No existía en aquel tiempo el pecado de la carne encarnado por la Isabel Sarli, ni la Libertad Leblanc, ni Ana Luisa Peluffo, ni Ana Bertha Lepe, ni Sonia Furió, ni Lorena Velásquez. Mucho menos existía Michelle Pfeiffer, ni Kim Basinger, ni Sandra Bullock. Jamás iba imaginar que luego llegarían Sharon Stone, Demmi More, Jessica Lange, Genna Davis, Wynona Ryder, Uma Turman, Jane March, Naomi Watts ni la cuarentona María Bello y mi favorita actual, la Scarlett Johansson que nació en Manhattan a unas cuadras de donde Woody Allen se masturbó atrapando con la izquierda el fotograma de “De aquí a la eternidad” con la despachada Deborah Kerr revolcándose en la playa con el aventajado Burt Lancaster.

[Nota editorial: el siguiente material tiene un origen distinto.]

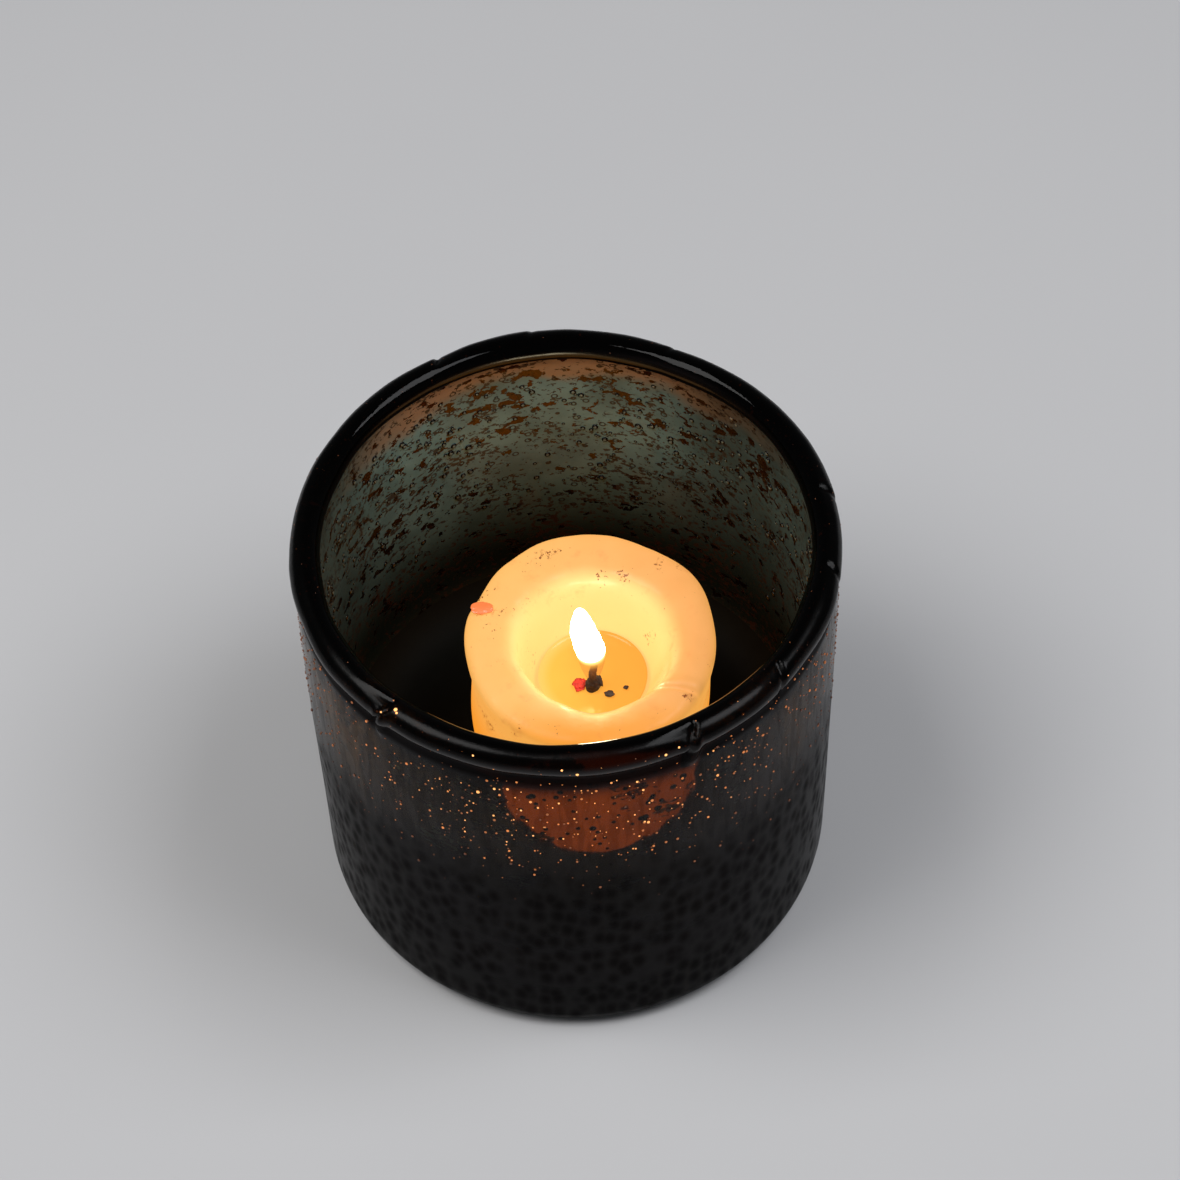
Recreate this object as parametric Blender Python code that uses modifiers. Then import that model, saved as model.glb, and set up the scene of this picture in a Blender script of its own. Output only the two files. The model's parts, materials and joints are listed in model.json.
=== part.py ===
# A hand-blown glass candle cup with a partly burnt pillar candle standing in it.
# Metres, +Z up. The origin is the middle of the cup's foot, on the surface it stands on.
# -Y is the front. The candle stands loose on the cup's floor, a little to the right of the middle.

import math

import bmesh
import bpy
from mathutils import Matrix, Vector

# Cup
CUP_HEIGHT = 0.093
RIM_RADIUS = 0.050          # outside of the rim bead
BEAD_RADIUS = 0.0029        # the rim bead's own section
WALL_OUTER = 0.0496         # outside of the wall at mid height
NECK_OUTER = 0.0491         # the slight waist just under the bead
WALL_THICK = 0.0040
HEEL_RADIUS = 0.0050        # round between the wall and the foot
FOOT_INNER = 0.0360         # inner edge of the flat ring that the cup stands on
KICK_UP = 0.0016            # height of the hollow under the cup
FLOOR_TOP = 0.0187          # inside floor, on a thick heavy base
FLOOR_FILLET = 0.0090
CUP_STEPS = 64

# Tool nicks pressed into the rim bead: angle from +X in degrees, width, depth
NICK_BAR = 0.012            # length of the bar that cuts one
NICKS = [
    (10, 0.0034, 0.0009),
    (65, 0.0044, 0.0007),
    (119, 0.0030, 0.0010),
    (229, 0.0036, 0.0013),
    (296, 0.0040, 0.0013),
    (320, 0.0030, 0.0010),
    (349, 0.0030, 0.0009),
]

# Candle
GAP = 0.0003                # between pieces that touch
CANDLE_X, CANDLE_Y = 0.0041, -0.0010
CANDLE_BASE = FLOOR_TOP + GAP
CANDLE_TOP = 0.0620
CANDLE_RADIUS = 0.0202
LIP_RADIUS = 0.0242         # the slumped lip round the top
CRATER_RADIUS = 0.0162      # edge where the top turns down into the crater
POOL_RADIUS = 0.0108
POOL_TOP = 0.0490
POOL_DEPTH = 0.0024
CRATER_FLOOR = POOL_TOP - POOL_DEPTH
CANDLE_STEPS = 56

# Wick: it stands a little in front of the candle's middle
WICK_X, WICK_Y = 0.0039, -0.0040
WICK_RADIUS = 0.0010
WICK_TOP = 0.0570
TAB_RADIUS = 0.0095
TAB_THICK = 0.0004
TAB_NECK_RADIUS = 0.0019
TAB_NECK_TOP = 0.0045       # above the tab's underside
FLOAT_HEIGHT = POOL_TOP + GAP


def clear_scene():
    for thing in list(bpy.data.objects):
        bpy.data.objects.remove(thing, do_unlink=True)


def make_collection(name):
    collection = bpy.data.collections.new(name)
    bpy.context.scene.collection.children.link(collection)
    return collection


def make_material(name, colour, roughness, metallic=0.0, transmission=0.0):
    material = bpy.data.materials.new(name)
    material.use_nodes = True
    shader = material.node_tree.nodes["Principled BSDF"]
    shader.inputs["Base Color"].default_value = (*colour, 1.0)
    shader.inputs["Roughness"].default_value = roughness
    shader.inputs["Metallic"].default_value = metallic
    shader.inputs["Transmission Weight"].default_value = transmission
    material.diffuse_color = (*colour, 1.0)
    return material


def add_object(name, mesh, collection, material=None):
    thing = bpy.data.objects.new(name, mesh)
    collection.objects.link(thing)
    if material:
        mesh.materials.append(material)
    return thing


def arc(centre, radius, start, end, steps):
    """Points of an arc in the (radius, height) plane, angles in degrees."""
    points = []
    for i in range(steps + 1):
        angle = math.radians(start + (end - start) * i / steps)
        points.append((centre[0] + radius * math.cos(angle), centre[1] + radius * math.sin(angle)))
    return points


def turned(name, outline, steps, collection, material=None):
    """A Screw modifier on an outline of (radius, height) points that runs down its outer side."""
    bm = bmesh.new()
    points = [bm.verts.new((r, 0.0, z)) for r, z in outline]
    for a, b in zip(points, points[1:]):
        bm.edges.new((a, b))
    mesh = bpy.data.meshes.new(name)
    bm.to_mesh(mesh)
    bm.free()
    thing = add_object(name, mesh, collection, material)
    screw = thing.modifiers.new("Turn", "SCREW")
    screw.axis = "Z"
    screw.angle = 2 * math.pi
    screw.steps = screw.render_steps = steps
    screw.use_merge_vertices = True
    screw.merge_threshold = 0.00001
    screw.use_smooth_shade = True
    return thing


def cut(thing, cutter):
    boolean = thing.modifiers.new("Cut " + cutter.name, "BOOLEAN")
    boolean.operation = "DIFFERENCE"
    boolean.solver = "EXACT"
    boolean.object = cutter


def hide_cutter(cutter):
    cutter.hide_render = True
    cutter.display_type = "WIRE"


def cup_outline():
    bead_r, bead_z = RIM_RADIUS - BEAD_RADIUS, CUP_HEIGHT - BEAD_RADIUS
    wall_inner = WALL_OUTER - WALL_THICK
    fillet_r, fillet_z = wall_inner - FLOOR_FILLET, FLOOR_TOP + FLOOR_FILLET
    heel_r = WALL_OUTER - HEEL_RADIUS
    outline = [(0.0, FLOOR_TOP), (0.012, FLOOR_TOP), (0.026, FLOOR_TOP)]
    outline += arc((fillet_r, fillet_z), FLOOR_FILLET, -90, 0, 6)
    outline += [(wall_inner, 0.050), (wall_inner, 0.078), (wall_inner - 0.0003, 0.0845)]
    outline += arc((bead_r, bead_z), BEAD_RADIUS, 202.5, -45, 11)
    outline += [(NECK_OUTER, 0.0862), (WALL_OUTER, 0.077), (WALL_OUTER + 0.0002, 0.052)]
    outline += [(WALL_OUTER, 0.026)]
    outline += arc((heel_r, HEEL_RADIUS), HEEL_RADIUS, 0, -90, 6)
    outline += [(FOOT_INNER, 0.0), (0.0335, 0.0007), (0.022, KICK_UP), (0.0, KICK_UP)]
    return outline


def make_cup(collection, cutters):
    glass = make_material("smoke_glass", (0.020, 0.018, 0.015), 0.06, transmission=0.6)
    cup = turned("glass_cup", cup_outline(), CUP_STEPS, collection, glass)
    for index, (degrees, width, depth) in enumerate(NICKS):
        # A three-sided bar laid across the bead, edge down
        bm = bmesh.new()
        bmesh.ops.create_cone(
            bm, cap_ends=True, segments=3, radius1=width / 2, radius2=width / 2, depth=NICK_BAR
        )
        edge_down = Matrix.Rotation(math.radians(90), 4, "Y")
        lift = CUP_HEIGHT - depth + width / 2
        over_bead = Matrix.Translation((RIM_RADIUS - BEAD_RADIUS, 0.0, lift))
        round_rim = Matrix.Rotation(math.radians(degrees), 4, "Z")
        bmesh.ops.transform(bm, matrix=round_rim @ over_bead @ edge_down, verts=bm.verts)
        mesh = bpy.data.meshes.new(f"nick_{index}")
        bm.to_mesh(mesh)
        bm.free()
        cutter = add_object(f"nick_{index}", mesh, cutters)
        hide_cutter(cutter)
        cut(cup, cutter)
    return cup


def candle_outline():
    """Crater floor, crater wall, the rounded top, the overhanging lip and the straight side."""
    base, top = CANDLE_BASE, CANDLE_TOP
    outline = [(0.0, CRATER_FLOOR), (0.0050, CRATER_FLOOR), (0.0102, CRATER_FLOOR)]
    outline += [(POOL_RADIUS + 0.0002, POOL_TOP), (0.0126, 0.0522), (0.0143, 0.0555)]
    outline += [(CRATER_RADIUS - 0.0004, 0.0592), (CRATER_RADIUS + 0.0009, 0.0609)]
    outline += [(0.0193, top), (0.0216, top - 0.0003), (LIP_RADIUS - 0.0007, top - 0.0012)]
    outline += [(LIP_RADIUS, top - 0.0032), (LIP_RADIUS - 0.0008, top - 0.0060)]
    outline += [(0.0220, 0.0520), (0.0208, 0.0460), (CANDLE_RADIUS, 0.0380)]
    outline += [(CANDLE_RADIUS, base + 0.0010), (CANDLE_RADIUS - 0.0010, base), (0.0, base)]
    return outline


def make_candle(collection, cutters):
    wax = make_material("candle_wax", (0.90, 0.72, 0.50), 0.35)
    candle = turned("candle_body", candle_outline(), CANDLE_STEPS, collection, wax)
    candle.location = (CANDLE_X, CANDLE_Y, 0.0)
    # The wick's hole through the wax and the pocket under it for the tab
    bore = WICK_RADIUS + GAP
    pocket = [(0.0, POOL_TOP + 0.002), (bore, POOL_TOP + 0.002)]
    neck_top = CANDLE_BASE + TAB_NECK_TOP + GAP
    pocket += [(bore, neck_top), (TAB_NECK_RADIUS + GAP, neck_top)]
    tab_top = CANDLE_BASE + TAB_THICK + 2 * GAP
    pocket += [(TAB_NECK_RADIUS + GAP, tab_top), (TAB_RADIUS + GAP, tab_top)]
    pocket += [(TAB_RADIUS + GAP, CANDLE_BASE - 0.002), (0.0, CANDLE_BASE - 0.002)]
    cutter = turned("wick_pocket", pocket, 24, cutters)
    cutter.location = (WICK_X, WICK_Y, 0.0)
    hide_cutter(cutter)
    cut(candle, cutter)
    return candle


def make_pool(collection, cutters):
    melt = make_material("molten_wax", (0.95, 0.66, 0.33), 0.05)
    low = CRATER_FLOOR + GAP
    outline = [(0.0, POOL_TOP), (POOL_RADIUS - 0.0004, POOL_TOP)]
    outline += [(0.0101, low + 0.0004), (0.0097, low), (0.0, low)]
    pool = turned("wax_pool", outline, 40, collection, melt)
    pool.location = (CANDLE_X, CANDLE_Y, 0.0)
    bore = WICK_RADIUS + GAP
    hole = [(0.0, POOL_TOP + 0.002), (bore, POOL_TOP + 0.002), (bore, low - 0.002), (0.0, low - 0.002)]
    cutter = turned("pool_hole", hole, 20, cutters)
    cutter.location = (WICK_X, WICK_Y, 0.0)
    hide_cutter(cutter)
    cut(pool, cutter)
    return pool


def make_wick(collection):
    cotton = make_material("burnt_wick", (0.05, 0.03, 0.02), 0.95)
    curve = bpy.data.curves.new("wick", "CURVE")
    curve.dimensions = "3D"
    curve.bevel_depth = WICK_RADIUS
    curve.bevel_resolution = 2
    curve.use_fill_caps = True
    foot = CANDLE_BASE + TAB_THICK + 2 * GAP
    straight_top = POOL_TOP + 0.001
    points = [(0.0, 0.0, foot), (0.0, 0.0, 0.030), (0.0, 0.0, straight_top)]
    points += [(0.0001, 0.0001, 0.0530), (0.0003, 0.0004, 0.0552), (0.0006, 0.0008, WICK_TOP)]
    spline = curve.splines.new("POLY")
    spline.points.add(len(points) - 1)
    for point, (x, y, z) in zip(spline.points, points):
        point.co = (x, y, z, 1.0)
    wick = bpy.data.objects.new("wick", curve)
    curve.materials.append(cotton)
    wick.location = (WICK_X, WICK_Y, 0.0)
    collection.objects.link(wick)
    return wick


def make_sustainer(collection):
    tin = make_material("tinned_steel", (0.62, 0.62, 0.60), 0.30, metallic=1.0)
    low, face = CANDLE_BASE, CANDLE_BASE + TAB_THICK
    bore, neck_top = WICK_RADIUS + GAP, CANDLE_BASE + TAB_NECK_TOP
    outline = [(0.0, face), (bore, face), (bore, neck_top), (TAB_NECK_RADIUS, neck_top)]
    outline += [(TAB_NECK_RADIUS, face), (TAB_RADIUS, face), (TAB_RADIUS, low), (0.0, low)]
    tab = turned("wick_sustainer", outline, 28, collection, tin)
    tab.location = (WICK_X, WICK_Y, 0.0)
    return tab


def make_chip(name, size, place, turn, sides, collection, material):
    """A thin many-sided chip, size = (length, width, thickness), with its underside at place."""
    length, width, thick = size
    bm = bmesh.new()
    bmesh.ops.create_cone(
        bm, cap_ends=True, segments=sides, radius1=0.5, radius2=0.38, depth=1.0
    )
    bmesh.ops.scale(bm, vec=(length, width, thick), verts=bm.verts)
    bmesh.ops.rotate(bm, matrix=Matrix.Rotation(math.radians(turn), 3, "Z"), verts=bm.verts)
    bmesh.ops.translate(bm, vec=(0.0, 0.0, thick / 2), verts=bm.verts)
    mesh = bpy.data.meshes.new(name)
    bm.to_mesh(mesh)
    bm.free()
    chip = add_object(name, mesh, collection, material)
    chip.location = place
    return chip


def make_crumbs(collection):
    char = make_material("char", (0.03, 0.015, 0.01), 0.9)
    red = make_material("red_wax", (0.70, 0.06, 0.02), 0.4)
    orange = make_material("orange_wax", (0.95, 0.34, 0.12), 0.4)
    # The burnt lump leans on the wick's right side, clear of it by the gap
    lump = Vector((WICK_X + WICK_RADIUS + GAP + 0.0008, WICK_Y + 0.0008, FLOAT_HEIGHT))
    make_chip("wick_crumb", (0.0014, 0.0022, 0.0018), lump, 0, 7, collection, char)
    chip = Vector((WICK_X - WICK_RADIUS - GAP - 0.0011, WICK_Y + 0.0007, FLOAT_HEIGHT))
    make_chip("red_chip", (0.0019, 0.0024, 0.0007), chip, 8, 6, collection, red)
    large = (0.00715, -0.0056, FLOAT_HEIGHT)
    make_chip("char_flake_large", (0.0018, 0.0014, 0.0004), large, 10, 5, collection, char)
    small = (0.0103, -0.0042, FLOAT_HEIGHT)
    make_chip("char_flake_small", (0.0009, 0.0009, 0.0003), small, 30, 5, collection, char)
    dab = (-0.0166, 0.0062, CANDLE_TOP + GAP)
    make_chip("wax_dab", (0.0042, 0.0026, 0.0006), dab, -4, 10, collection, orange)


def main():
    clear_scene()
    parts = make_collection("tealight_holder")
    cutters = make_collection("cutters")
    make_cup(parts, cutters)
    make_candle(parts, cutters)
    make_pool(parts, cutters)
    make_wick(parts)
    make_sustainer(parts)
    make_crumbs(parts)


main()
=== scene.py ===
# Blown glass candle cup with a burning pillar candle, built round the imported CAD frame.
import json
import math
import random

import bmesh
import bpy
from mathutils import Matrix, Vector, noise

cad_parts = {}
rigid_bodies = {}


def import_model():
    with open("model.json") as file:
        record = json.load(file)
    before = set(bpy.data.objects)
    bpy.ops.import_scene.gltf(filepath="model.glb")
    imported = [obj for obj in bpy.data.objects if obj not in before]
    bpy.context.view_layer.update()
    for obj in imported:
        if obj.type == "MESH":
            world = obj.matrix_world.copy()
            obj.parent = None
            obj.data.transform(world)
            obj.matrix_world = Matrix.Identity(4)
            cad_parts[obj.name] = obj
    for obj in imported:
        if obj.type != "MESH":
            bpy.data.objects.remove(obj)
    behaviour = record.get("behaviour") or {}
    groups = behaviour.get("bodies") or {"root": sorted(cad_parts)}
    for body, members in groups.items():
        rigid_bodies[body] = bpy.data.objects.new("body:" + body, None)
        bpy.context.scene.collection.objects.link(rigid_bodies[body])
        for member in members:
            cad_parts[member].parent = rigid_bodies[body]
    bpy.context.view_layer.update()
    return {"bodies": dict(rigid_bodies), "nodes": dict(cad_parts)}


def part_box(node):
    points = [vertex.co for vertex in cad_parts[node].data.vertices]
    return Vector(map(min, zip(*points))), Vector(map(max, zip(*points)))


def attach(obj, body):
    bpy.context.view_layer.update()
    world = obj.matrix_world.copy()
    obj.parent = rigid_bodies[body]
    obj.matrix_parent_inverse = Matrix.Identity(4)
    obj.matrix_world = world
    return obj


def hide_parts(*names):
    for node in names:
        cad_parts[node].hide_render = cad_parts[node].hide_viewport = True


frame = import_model()
mm = 0.001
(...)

Y aunque tiempo luego me hice íntimo de Ornella Mutti haciendo mutis, no obstante, aquella tarde que conocí a Raquel Welch, comprendí cual era la verdad verdadera de la escuela de la filosofía de la pelvis de la que tanto hablara el maestro José Ortega y Gasset en su texto Del antiguo amor a la sabiduría no corrompida. Y entendí también que la retórica del colchón y la erótica del catre –ver el westers “Los 100 rifles”, donde Jim Brown, negro él, poseía a la boliviana Raquel Welch, a la manera Siux, es decir, flechada literalmente por el falo vengador del KKK–, la erótica del catre, decía finalmente, estaba simbolizado semióticamente hablando, en el mismo cuerpo mas no en el alma de mi Raquel Welch. El escritor nueyorkino Gore Vidal también la amaba aunque debo aclarar que él es homosexual. Yo no, hasta la fecha.